Winter cometh. Are men admirable in war? Is it admirable to stare death in the face? But this is what soldiers do. They are bold and make defiant adversaries, they face death on a daily basis, insurmountable obstacles when it comes to the enemy and strategy. They leave their families behind and adopt a spiritual life on the battlefield whether they will admit to this or not. The battlefield is God’s country. The chessboard is a blue forest gazed upon by the public administration of the wildflowers, human action and inaction, the pawns and knights are worth their weight in tungsten and gold and the checkmate, the victory is lit up by epiphany and the lightbulb, hand gesture, face immobile and movement.
I am sad most days. I will the tears not to come. I cry. I ridicule myself and feel a deep sense of shame. The man I was once in love with, who was in the air force and a captain in the army, who could speak four languages and built a table tennis robot in his garage does not love me anymore. He is not in love with me. His car no longer pulls up in my parents driveway. Spring. I am older. No longer in search of love am I. That’s a girl’s yearning. It’s a game for lovers. It has turned cold out for me and every hour feels like the graveyard shift.

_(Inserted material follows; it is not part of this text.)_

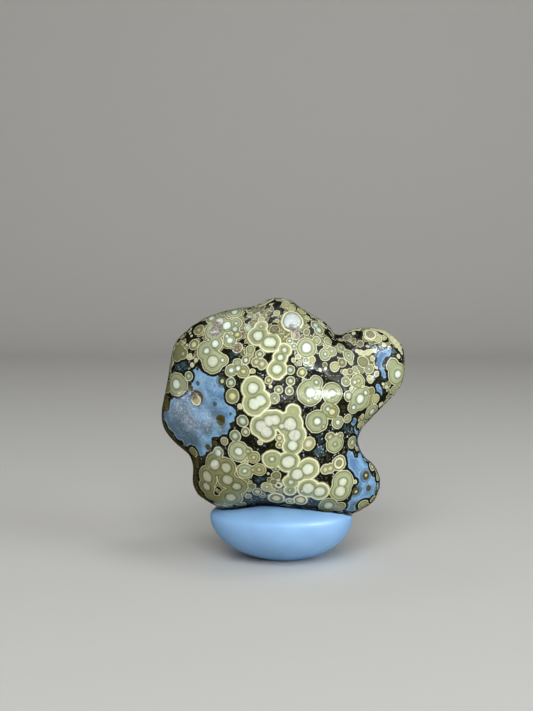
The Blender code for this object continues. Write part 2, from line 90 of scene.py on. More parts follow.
# Eyes on the front by kind: across, up, outer radius and, where it has one, core radius, in millimetres on
# the plane through the stone's middle that faces the camera. Each kind runs roughly from the upper left to
# the lower right. A core radius below 0 also leaves out the small pale spot in the middle.
Eye = namedtuple("Eye", "across up radius core", defaults=(0.0,))
FRONT_EYES = {
    "PITTED": [(-8.45, 9.3, 1.38, 0.52), (-7.88, 10.4, 1.05, 0.5)],
    # The cores of the upper-left cluster are painted whiter, partly as a highlight.
    "WHITE": [
        (-6.97, 9.9, 1.05, 0.48), (-8.84, 10.82, 0.8, 0.32), (-6.93, 8.6, 0.5, 0.17),
        (-6.58, 8.1, 0.88, 0.33), (-8.38, 7.68, 1, 0.4), (-9.45, 6.8, 1.32, 0.32),
        (-7.46, 5.65, 0.76, 0.18), (-6, 11.62, 1.05, 0.34), (-5.82, 10.2, 0.8, 0.15),
        (-13.12, 2.7, 1.46, 0.52), (-12.55, 2.65, 1.05), (-6.4, 4.4, 0.78, 0.26), (-5.54, 4.66, 0.62, 0.22),
        (-4.62, 5.65, 0.56, 0.22), (0.78, 8.07, 0.42, 0.14), (2.83, 7.2, 1.26, 0.52),
        (5.1, 6.4, 0.78, 0.12), (7.06, 7.22, 0.64, 0.13), (7.98, 6.23, 0.84, 0.13),
        (8.75, 2.97, 0.68, 0.16), (14, 3.98, 1.4, 0.42), (4.05, 2.98, 0.88, 0.16), (9.36, 0.94, 1.48, 0.5),
        (8.59, -0.09, 0.84, 0.21), (10.05, 1.71, 0.82, 0.23), (5.45, -0.25, 0.96, 0.21),
        (6.64, -1.93, 0.82, 0.24), (4.14, -1.81, 1.46, 0.38), (10.8, -0.66, 1.05, 0.34),
        (-0.15, -2.42, 0.32, 0.27), (-5.5, -5.49, 1.36, 0.42), (-4.68, -7.9, 1.05, 0.21),
    ],
    "PLAIN": [
        (-8.69, 5.54, 1.52, 0.63), (-4.09, 6.96, 0.58), (-4.16, 6.34, 0.46), (-2.9, 6.38, 0.58, 0.2),
        (-4.62, -3.07, 0.57, 0.2), (-0.6, 2.05, 0.54, 0.15), (-1.14, 1.02, 0.7, 0.14),
        (0.89, 3.12, 0.6, 0.22), (0.74, 1.94, 0.56, 0.16), (4.07, 8.1, 0.56), (5.45, 7.99, 0.6),
        (5.6, 9.65, 0.4), (6, 9.1, 0.4), (1.96, 5.27, 0.34, 0.1), (5.9, 6.75, 0.66, 0.12),
        (10.46, 4.6, 0.64, 0.12), (8.75, 4.55, 0.46), (7.67, 3.09, 0.6, 0.1), (13.4, 5, 0.95),
        (13.5, 2.05, 0.55), (3.26, 1.71, 1.62, 0.52), (2.53, 3.15, 0.32), (5.99, 1.63, 1.36, 0.36),
        (7.98, 1.29, 0.66, 0.32), (7.87, -1.47, 0.56), (9.65, -1.2, 0.3), (-7.23, -4.26, 0.52),
        (5.72, -3.69, 0.62, 0.16), (6.95, -3.57, 0.5, 0.12), (6.33, -4.57, 1.18, 0.16),
        (8.44, -4.34, 0.8, 0.26), (7.29, -9.2, 1.44, 0.44), (6.98, -10.3, 1.38, 0.62),
        (2.27, -10.3, 0.36, 0.15), (10.85, -7.3, 0.5, 0.14), (11.55, -8.65, 0.4), (9.77, -11.93, 0.72),
    ],
    "YELLOW": [
        (-10.98, 7.57, 0.72, 0.3), (-5.66, 8.8, 0.62, 0.22), (-6.24, 1.25, 0.92, 0.4),
        (-4.89, 4.28, 0.86, 0.23), (-1.83, 3.2, 0.5, 0.16), (2.27, 4.16, 0.64, 0.3),
        (9.2, 3.15, 0.96, 0.16), (12.31, 8.45, 0.34, 0.12), (5.95, -0.6, 0.98, 0.36),
        (4.9, -2.46, 0.45, 0.12), (-0.5, -3.86, 0.5, 0.24), (-0.48, -4.68, 0.48, 0.16),
        (-4.33, -5.46, 0.55, 0.12), (-3.61, -6.2, 0.84, 0.17), (-3.7, -7.78, 0.6, 0.13),
        (-2.94, -7.73, 0.87, 0.17),
    ],
    "BROWNISH": [
        (-10.37, 9.4, 0.75, 0.22), (-12.48, 8.83, 0.56), (-13.95, 3.95, 0.5), (-14.2, 2.4, 0.8),
        (-11, -5.6, 0.62), (-1.1, 9.35, 0.72), (2.85, 9.15, 0.45), (3.3, 5.2, 0.3),
        (7.21, 5.42, 0.62, 0.16), (8.2, 4.3, 0.46, 0.1), (9.4, 7.7, 0.45), (-4.05, -9.24, 0.26),
        (-4.24, -10.96, 0.42),
    ],
    "BLUISH": [
        (-5.97, 9.48, 0.6, 0.26), (-4.39, 9.64, 0.45, 0.27), (-11.83, 7.5, 0.2), (-11.3, 8.64, 0.16),
        (-11.63, 3.7, 0.6, 0.2), (-6.43, 2.93, 0.62, 0.24), (-5.66, 5.35, 0.56), (-5, -1.78, 0.74, 0.32),
        (0.81, 4.5, 0.6, 0.2), (1.31, 7.41, 0.42, 0.15), (3.95, 9.98, 0.66, 0.24), (4.37, 9.38, 0.7, 0.3),
        (2.8, 5.65, 0.4, 0.13), (-5.9, -3.63, 0.74, 0.29), (-7.96, -5.7, 0.78, 0.32),
    ],
    "RUSTY": [(-5.63, 7.2, 0.66, 0.5), (-10.6, 1.12, 0.9, -0.5), (-10.7, 0.8, 0.82, 0.46)],
    # The olive eyes at the lower left are darker as painted shade.
    "OLIVE": [
        (-12.33, 6.44, 0.7, 0.18), (-13, 6.6, 1.15), (-12.67, 7.8, 0.42), (9.71, 5.49, 0.72),
        (10.75, 1.9, 0.55), (7.75, 8.5, 0.55), (-8.38, -7.1, 1.5, 0.6), (-7, -7.48, 1.3, 0.58),
        (-9.3, -8.6, 1.4, 0.63), (-9.38, -9.8, 1.15, 0.48), (-6.85, -8.97, 1.34, 0.63),
        (-5.68, -9.77, 1.4, 0.47), (-6.4, -11.1, 1.48, 0.6), (-7.9, -11.45, 0.85), (-8.9, -10.9, 0.75),
        (-5.1, -12, 0.65), (-3.17, -10.42, 0.62, 0.3), (-0.95, -7.6, 0.45, 0.15), (-0.87, -8.43, 0.6),
        (-1.14, -9.2, 0.48), (5.49, -12.07, 1.22, 0.5), (6.9, -12.2, 0.75), (10.95, -11.25, 0.46),
    ],
    "CREAM": [
        (-11.52, 6.07, 0.46), (-10.72, 5.7, 0.27), (-11.18, 5.08, 0.29), (-11.37, 9.56, 0.17),
        (-11.45, 9, 0.17), (-5.3, 0, 0.32), (-1.62, 2.42, 0.24), (4.54, 4.47, 0.22), (5.17, 4.69, 0.16),
        (9.66, 2.55, 0.34), (8.3, 2.2, 0.26), (8.6, 9, 0.24), (9.2, 9.45, 0.26), (12.28, 7.53, 0.28),
        (11.05, 9.6, 0.4), (11.5, 9.52, 0.38), (11.95, 9.38, 0.42), (12.4, 9.15, 0.42), (12.85, 8.85, 0.44),
        (13.25, 8.48, 0.48), (13.65, 8.05, 0.5), (14, 7.58, 0.46), (14.3, 7.1, 0.36), (14.52, 6.65, 0.28),
        (9.02, 6.82, 0.26), (9.42, 6.66, 0.34), (9.88, 6.52, 0.32), (10.36, 6.62, 0.42), (10.8, 6.84, 0.28),
        (11.15, 6.78, 0.24), (14.1, 6.15, 0.3), (12.2, 2.75, 0.18), (11.95, 0.25, 0.4),
        (-2.82, -4.42, 0.34), (-5.12, -6.79, 0.16), (-5.63, -7.52, 0.13), (-1.8, -8.2, 0.19),
        (-0.52, -8.98, 0.17), (6.45, -3.34, 0.15), (7.83, -3.65, 0.13),
    ],
    "BROWN": [
        (-14.5, 0.7, 0.75), (-14.5, -0.1, 0.62), (-15, -1.3, 0.5), (-14.85, -2, 0.5), (-14.5, -2.7, 0.5),
        (-14.05, -3.35, 0.5), (-13.5, -4, 0.5), (-12.9, -4.6, 0.5), (-12.25, -5.1, 0.5), (-11.6, -5.6, 0.5),
        (-7.7, -1.66, 0.68, 0.24), (-11.38, 2.23, 0.36), (-8.4, -4.5, 0.38), (-9.2, -5, 0.4),
        # The next six, along the lower-left edge, are painted shade.
        (-10.8, -6.7, 0.7), (-10.95, -7.7, 0.85), (-10.95, -8.8, 0.85), (-10.8, -9.9, 0.85),
        (-10.2, -10.8, 0.8), (-9.2, -11.6, 0.7), (10.4, -9.93, 0.38), (11.35, -10.35, 0.32),
    ],
    "FAINT": [(-8.42, 0.33, 0.3), (-10.49, 2.8, 0.3), (-6.47, -0.93, 0.22), (2.92, 4.66, 0.24)],
    "DARK": [(-7.5, 3.1, 0.52, 0.21), (10.1, -8.36, 0.56, 0.16), (8.86, -10.35, 0.5, 0.16)],
    "CREAMY": [
        (-3.36, 5.46, 0.6, 0.2), (-2.63, 5.19, 0.68, 0.22), (-3.75, 4.35, 0.34), (-2.71, 10.65, 0.45),
        (0.28, 12.5, 0.55), (0.95, 12.15, 0.6), (2.25, 11.75, 0.6), (-0.85, 11.45, 0.42),
        (-0.75, 10.55, 0.3), (2.95, 10.9, 0.35), (1.27, 5.69, 0.3), (1.8, 6.05, 0.36), (3.5, 5.7, 0.45),
        (8.25, 5.46, 0.4), (6.28, 4.88, 0.66), (7.6, 4.2, 0.38), (9.1, 4.25, 0.34), (10.6, 3.35, 0.5),
        (11.4, 4, 0.34), (11.6, 8.3, 0.5), (10.9, 5.9, 0.3), (12.6, 2.4, 0.22), (11.3, 0.9, 0.62),
        (9.4, -2.2, 0.5), (3.07, -4.53, 0.94, 0.45), (-4.58, -6.79, 0.3), (-2.02, -9.81, 0.72, 0.17),
        (-1.4, -10.2, 0.45), (5.15, -7.65, 0.66, 0.22), (5.75, -7.52, 0.64, 0.2), (8.75, -9.16, 0.28),
    ],
    "BOLD": [
        (-2.75, 9.79, 0.95, 0.13), (-3.13, 8.68, 1.4, 0.57), (-1.8, 7.89, 1.32, 0.56),
        (-1.5, 7.89, 1.32, 0.56), (0.13, 6.92, 0.98, 0.24), (-0.37, 6, 1.04, 0.34),
        (-0.79, 4.54, 1.34, 0.54), (-3.74, 2.24, 1.56, 0.6), (-3.55, 0.33, 1.6, 0.65),
        (-2.82, 0.71, 1.42, 0.62), (1.16, -4.76, 1.38, 0.57), (1.2, -0.66, 1.08), (0.62, -6.75, 1.5, 0.76),
        (-1.33, -6.44, 1.32, 0.24), (3.03, -7.63, 1.53, 0.66), (1.73, -8.28, 1.24, 0.64),
        (0.93, -9.2, 1.12, 0.28), (0.8, -10.23, 0.9, 0.14), (3.03, -10, 1.46, 0.69),
        (4.45, -10.38, 1.34, 0.62),
    ],
    "KNOB": [(1.1, 10.5, 1.48, 1.05)],
    "PINK": [(1.5, 8.72, 0.6)],
    "RINGED": [(10.65, 8.88, 0.92, 0.52), (6.8, -6.87, 0.98, 0.44)],
    "SPOTTED": [
        (-2.71, -2.42, 1.48, 0.66), (-2.1, -3.11, 1.36, 0.66), (-1.71, -1.75, 1.44, 0.6),
        (-1.02, -1.66, 1.38, 0.57), (0.81, -2.16, 1.72, 0.71), (1.39, -3.53, 1.54, 0.68),
    ],
    "HOLLOW": [(-0.57, -9.62, 0.48, 0.2)],
    "WARM": [(-0.87, -11.19, 1.12, 0.5), (2.11, -11.4, 0.98, 0.5), (0.81, -11.53, 0.68, 0.25)],
}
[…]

I am called “mental” by my family. They do not read my books and nor do they support my dreams. No matter how hard I try they burn and sabotage every bridge I build. My brother has designs to put me in a home (in other words institutionalize me for the rest of my life because he can. This sex addict, pornography addict, drug addict, habitual pot smoker and abuser thinks he can. I think of the mental cruelty of my siblings, mother, immediate and estranged family that has caused me to relapse several times in a decade. My love who I thought would save me from this dysfunctional set-up of a family is no more. No one is coming to save me from this grief that I cannot fathom. No one is coming to rescue me. I have to do the work on my own flying solo yet again as Plutarch did with his mission and commissions. I am Virginia Woolf’s Orlando.